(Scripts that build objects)
· · · · ·
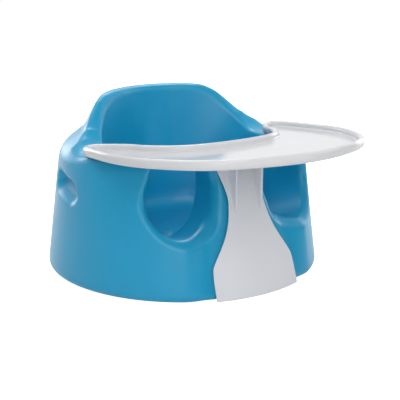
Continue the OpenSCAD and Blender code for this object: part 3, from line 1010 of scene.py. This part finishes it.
@dataclass
class TrayStem(TrayPart):
    """The stem: a curved face that hooks its toe under the foot, two gussets and a screwed flange."""

    cols: int = 30
    edge: float = 0.9
    slot = Slot.STEM
    nodes = ("tray_stem",)
    crease = 35.0

    def half_width(self, z: Array) -> Array:
        """Half the stem's width at heights: broad on the floor, waisted, and flared under the tray."""
        a, b, c = self.seat.stem_foot_w, self.sizes.waist_w, self.sizes.top_w
        foot = [(0, a), (22, a - 0.6), (36, a - 1.8)]
        narrowing = [(41, 0.91), (46, 0.83), (55, 0.68), (65, 0.505), (75, 0.353), (85, 0.226), (95, 0.129),
                     (105, 0.06), (120, 0.0)]
        flare = [(135, 0.17), (145, 0.42), (155, 0.65)]
        knots = foot + [(h, mix(b, a, k)) for h, k in narrowing] + [(h, mix(b, c, k)) for h, k in flare]
        return curve_at(knots + [(176, c + 1)], z)

    def radii(self) -> Pair:
        """Radii of the face's inside and outside."""
        outer = self.seat.foot_r - self.seat.face_in + self.seat.stem_gap + self.sizes.stem_t
        return outer - self.sizes.stem_skin, outer

    @property
    def middle_r(self) -> float:
        """Radius of the middle of the face's wall."""
        return sum(self.radii()) / 2

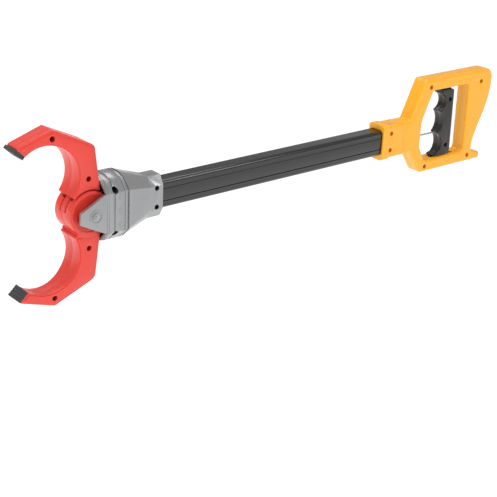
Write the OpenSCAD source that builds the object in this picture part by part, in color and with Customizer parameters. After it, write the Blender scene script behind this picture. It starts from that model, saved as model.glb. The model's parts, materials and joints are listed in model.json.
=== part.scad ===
// Reacher grabber: two curved claws on one pivot, pulled shut by a rod from a trigger in a D-handle.
// The shapes are drawn with the claw pivot at X = 0, Z = 0: +X runs along the tube to the handle,
// -Y is the near side and +Z is up. Each node is then moved so that the hand grip is the origin.

/* [Claws] */
// Radius of the hollow that each claw curves around
claw_arc_r = 28.7; // [27.7:0.1:29.2]
// Half the thickness of the claws at the hub
claw_half_t = 11.6; // [11:0.1:11.8]
// Angle by which each claw turns to close
close_angle = 43; // [43]
// Angle at which the outer part of a claw's side narrows
claw_taper = 6; // [4:0.5:7]
// Thickness of the rubber pads
pad_t = 3.2; // [2.6:0.1:3.6]
// Wall thickness of the claw shells
claw_wall = 2.2; // [1.8:0.1:2.4]

/* [Hub] */
// Radius of the lower claw's two hub discs
disc_r = 18.9; // [18.7:0.1:19.1]
// Radius of the pivot pin
pivot_r = 2.5; // [2.2:0.1:2.8]
// Distance from the pivot to each drive pin
lever_r = 12.5; // [12.3:0.1:12.6]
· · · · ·
* _WHAT IS NEEDED_:
Quote the data above in full, changing nothing.

* _ANSWER TO THIS PROBLEM_:
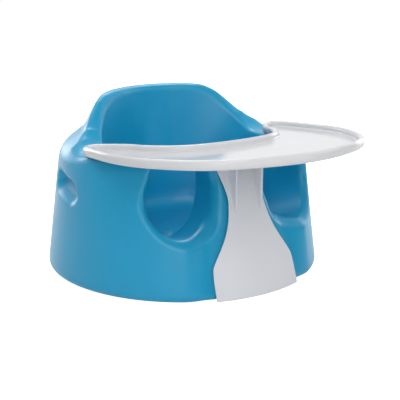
Continue the OpenSCAD and Blender code for this object: part 3, from line 1010 of scene.py. This part finishes it.
@dataclass
class TrayStem(TrayPart):
    """The stem: a curved face that hooks its toe under the foot, two gussets and a screwed flange."""

    cols: int = 30
    edge: float = 0.9
    slot = Slot.STEM
    nodes = ("tray_stem",)
    crease = 35.0

    def half_width(self, z: Array) -> Array:
        """Half the stem's width at heights: broad on the floor, waisted, and flared under the tray."""
        a, b, c = self.seat.stem_foot_w, self.sizes.waist_w, self.sizes.top_w
        foot = [(0, a), (22, a - 0.6), (36, a - 1.8)]
        narrowing = [(41, 0.91), (46, 0.83), (55, 0.68), (65, 0.505), (75, 0.353), (85, 0.226), (95, 0.129),
                     (105, 0.06), (120, 0.0)]
        flare = [(135, 0.17), (145, 0.42), (155, 0.65)]
        knots = foot + [(h, mix(b, a, k)) for h, k in narrowing] + [(h, mix(b, c, k)) for h, k in flare]
        return curve_at(knots + [(176, c + 1)], z)

    def radii(self) -> Pair:
        """Radii of the face's inside and outside."""
        outer = self.seat.foot_r - self.seat.face_in + self.seat.stem_gap + self.sizes.stem_t
        return outer - self.sizes.stem_skin, outer

    @property
    def middle_r(self) -> float:
        """Radius of the middle of the face's wall."""
        return sum(self.radii()) / 2

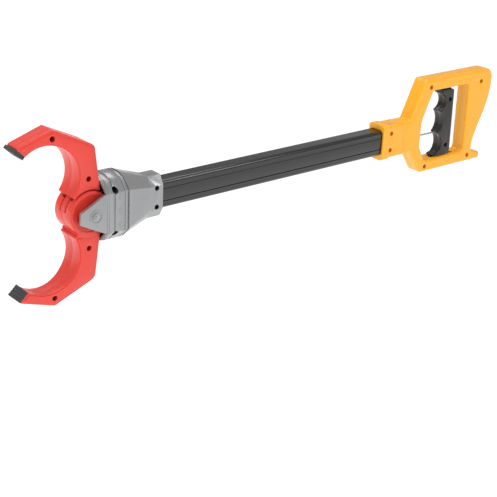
Write the OpenSCAD source that builds the object in this picture part by part, in color and with Customizer parameters. After it, write the Blender scene script behind this picture. It starts from that model, saved as model.glb. The model's parts, materials and joints are listed in model.json.
=== part.scad ===
// Reacher grabber: two curved claws on one pivot, pulled shut by a rod from a trigger in a D-handle.
// The shapes are drawn with the claw pivot at X = 0, Z = 0: +X runs along the tube to the handle,
// -Y is the near side and +Z is up. Each node is then moved so that the hand grip is the origin.

/* [Claws] */
// Radius of the hollow that each claw curves around
claw_arc_r = 28.7; // [27.7:0.1:29.2]
// Half the thickness of the claws at the hub
claw_half_t = 11.6; // [11:0.1:11.8]
// Angle by which each claw turns to close
close_angle = 43; // [43]
// Angle at which the outer part of a claw's side narrows
claw_taper = 6; // [4:0.5:7]
// Thickness of the rubber pads
pad_t = 3.2; // [2.6:0.1:3.6]
// Wall thickness of the claw shells
claw_wall = 2.2; // [1.8:0.1:2.4]

/* [Hub] */
// Radius of the lower claw's two hub discs
disc_r = 18.9; // [18.7:0.1:19.1]
// Radius of the pivot pin
pivot_r = 2.5; // [2.2:0.1:2.8]
// Distance from the pivot to each drive pin
lever_r = 12.5; // [12.3:0.1:12.6]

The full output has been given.